Numerical analysis of the impact of an inclined plate with water at high horizontal velocity

Abstract

High-speed planing craft, aircraft when ditching into the water, and ground vehicles entering water can experience violent interaction with the water surface that leads to structural failure. The largest loads typically occur over a very short time, but the magnitude of the pressure and force can be extreme and important for design considerations of safe vehicles. In this paper the water entry problem is studied numerically with one-way and two-way-coupled fluid–structure interaction algorithms. One-way simulations assume a rigid structure while solving for the fluid domain solution, whereas the two-way-coupled approach captures the added mass effects by accounting for the plate deformation in the fluid solution. The primary objectives of this study are to present and validate the numerical methodology, and provide insight into the fundamental physical processes that are important for three-dimensional high-speed aircraft ditching and marine-vessel slamming problems.
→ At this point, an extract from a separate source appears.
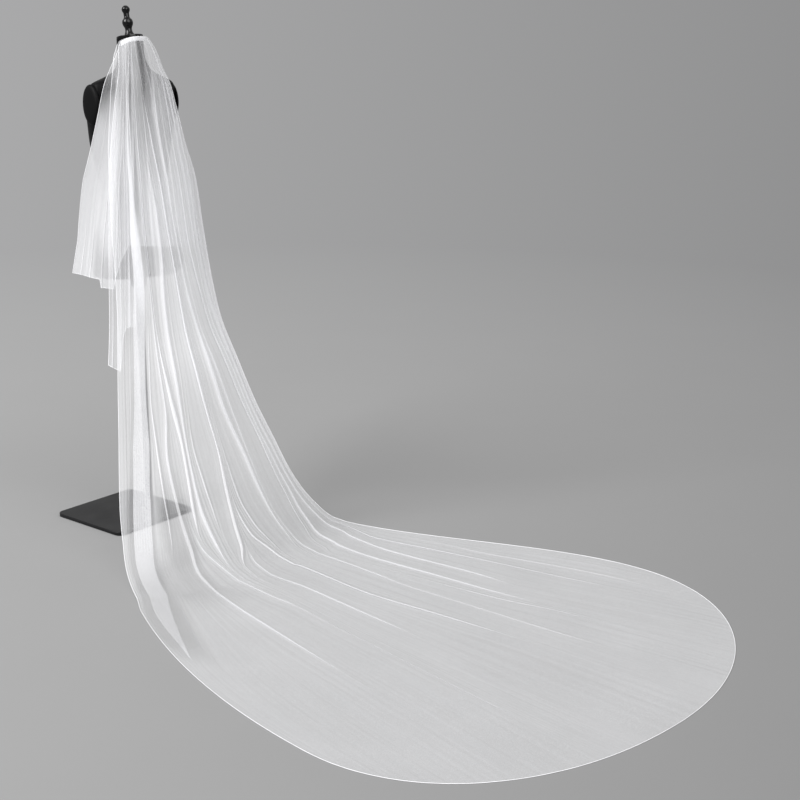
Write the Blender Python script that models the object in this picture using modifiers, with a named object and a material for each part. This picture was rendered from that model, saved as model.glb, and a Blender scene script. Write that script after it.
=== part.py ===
"""Bridal veil of two gathered tulle tiers, worn by a limbless dress form on a pole and base plate.

Metres, +Z up. The origin is where the pole's axis meets the floor. The form looks along -Y
and the train runs back along +Y.
"""
import math

import bmesh
import bpy
from mathutils import Matrix, Vector

# Driving sizes of the stand and form
PLATE_SIDE = 0.330
PLATE_THICK = 0.012
PLATE_CORNER = 0.024
PLATE_EDGE = 0.002
PLATE_CENTRE = (0.078, -0.034)
PLATE_TURN = math.radians(6.2)
POLE_RADIUS = 0.0125
TORSO_BOTTOM = 0.838
COLLAR_RADIUS = 0.026
COLLAR_HEIGHT = 0.045
COLLAR_EDGE = 0.003
ARM_FLAT = 0.149
ARM_PLATE_THICK = 0.012
ARM_PLATE_CENTRE = (0.008, 1.385)
ARM_PLATE_HALF = (0.040, 0.056)
NECK_Y = 0.018
NECK_RADIUS = 0.042
NECK_TOP = 1.594
NECK_LEAN = math.radians(10)
CAP_THICK = 0.006
CAP_EDGE = 0.0015
SEAT = 0.0003

# Driving sizes of the veil
CLOTH = 0.0015
BAND_THICK = 0.0034
BAND_DEEP = 0.014
BAND_REACH = math.radians(74)
CLOTH_TOP = 1.592
LEFT_DROOP = 0.011
SEAM_ON_FLOOR = 0.0300
TRAIN_START = 0.0303
SLANT_FADE_FROM = 1.50
CASCADE_PULL_FROM = 1.57
CASCADE_PULL_OVER = 0.15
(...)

The fluid solution is obtained using the finite-volume discretization of the incompressible Navier–Stokes equations and the volume-of-fluid method to capture the air–water interface. The structural response is obtained using a modal decomposition representation of the dynamic finite-element system. The fluid–structure-interaction framework is validated by comparison with previously published experimental measurements of an aluminum plate that enters the water with a large horizontal-to-vertical velocity ratio. Several test conditions are discussed that ensure that the numerical solver can capture highly localized pressure maxima, the hydrodynamic force, the behavior of the jet-root propagation, and hydroelastic coupling. Simulation results show the capability to accurately capture these complex phenomena which are important to modeling water-entry problems for the design and certification of air-, land-, and water-craft.